The priorities of the CVE and Muslim World League summits
were also distinct. The impetus for the conference in Mecca appears to have
been the Saudi government’s belief that Islamist terrorism represents not only
a threat to the security of the region, but also an existential threat to Islam
itself. It would therefore have been impossible for the speakers to ignore
ISIS’s Islamic roots. The conference’s organizers cast their mission as
developing a coordinated campaign to promote a moderate, peaceful vision of
Islam that disavows the violence and apostasy that ISIS thrives on. The
program, above all, emphasized that this is a specifically Muslim issue, and
placed the onus on the Muslim community to craft a narrative that overpowers
the Islamic State’s.
In comparison, the CVE summit was more concerned with
addressing radicalization in all its forms, and emphasized the economic and
social conditions in which people tend to become radicalized. The agenda also
had a largely domestic focus despite the United States being low on the list of
countries contributing foreign fighters to jihadist groups in Syria and Iraq.

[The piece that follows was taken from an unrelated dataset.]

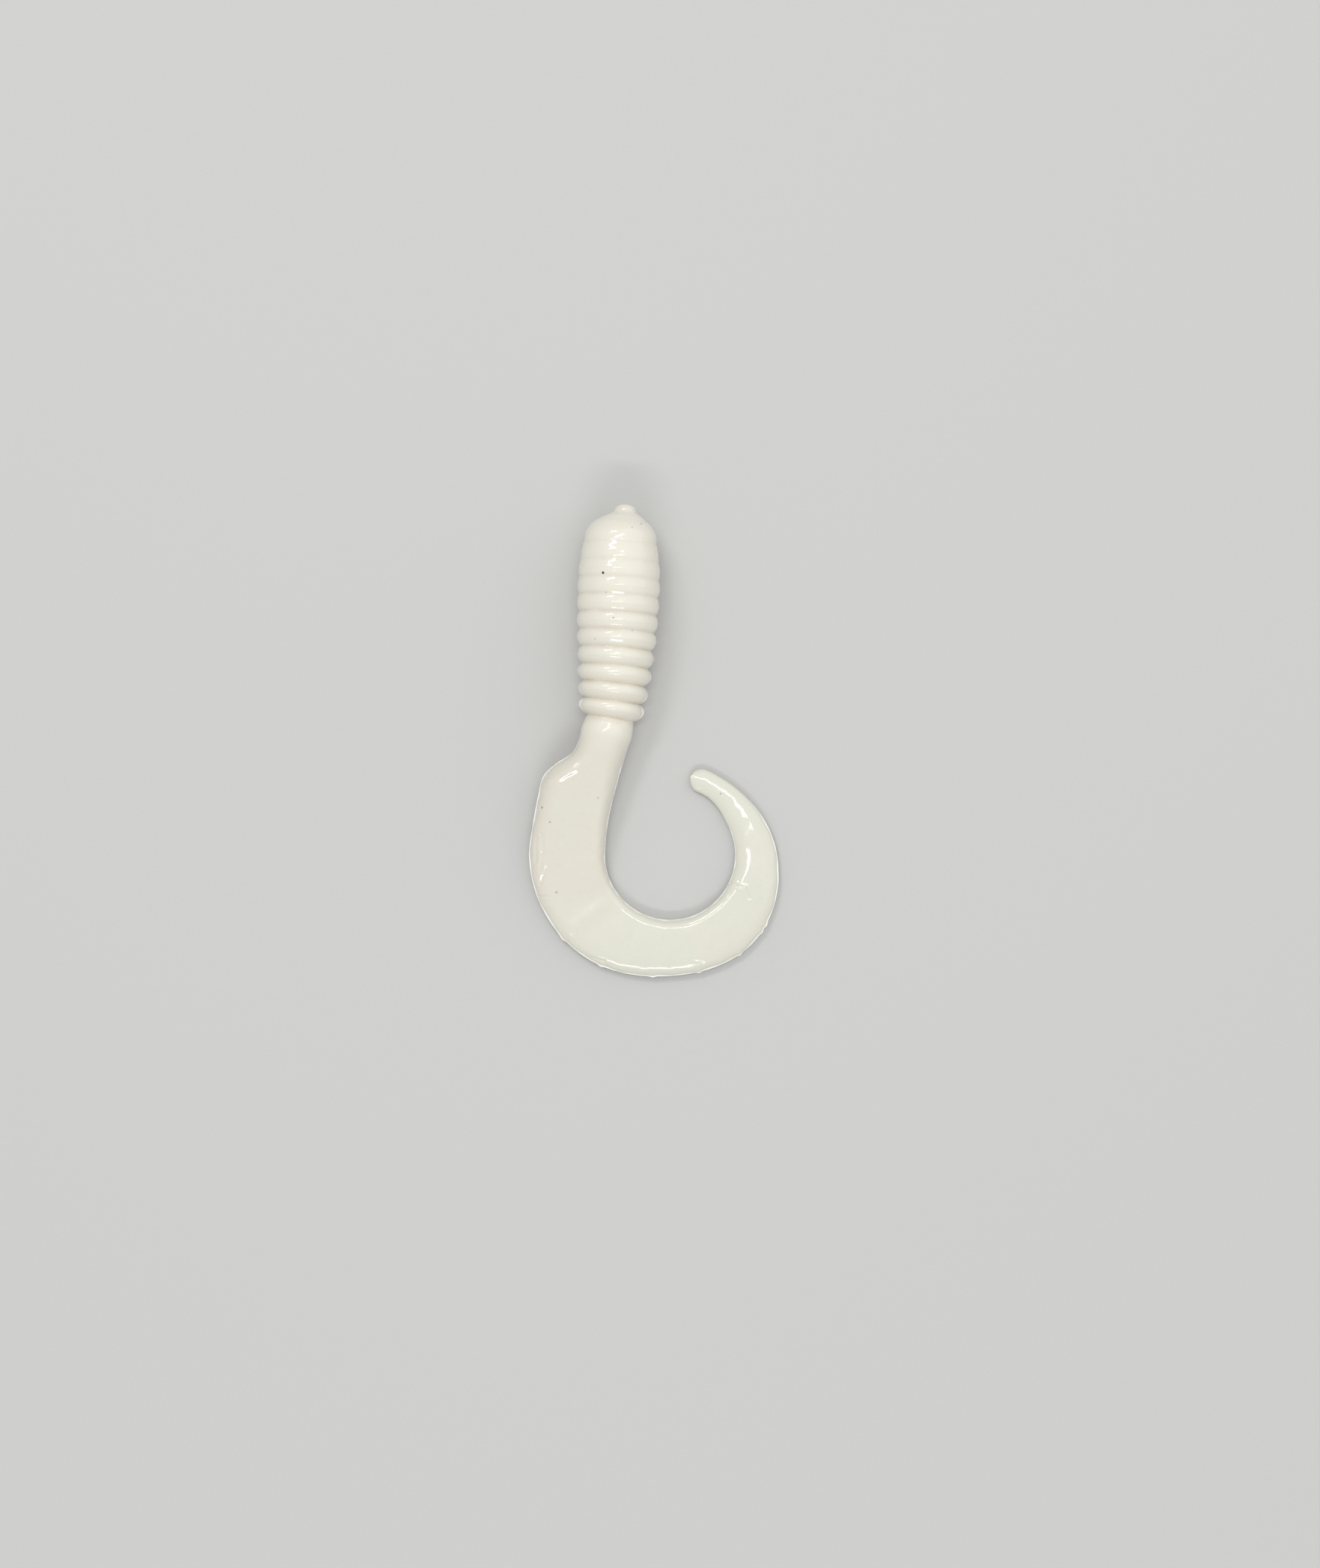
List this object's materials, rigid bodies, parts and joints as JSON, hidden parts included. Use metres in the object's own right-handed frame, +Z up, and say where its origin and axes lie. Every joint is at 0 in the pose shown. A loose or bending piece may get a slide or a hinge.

But whether ISIS’s deeds are labeled “violent extremism” or
“Islamized terrorism,” the conversations in Washington and Mecca had at least
one thing in common: They deepened the debate over whether ISIS and its fellow
travelers are “Islamic,” and whether the answer matters in the first place.
That debate is not just academic. It has real consequences for how the Islamic
State’s opponents mount their counteroffensive.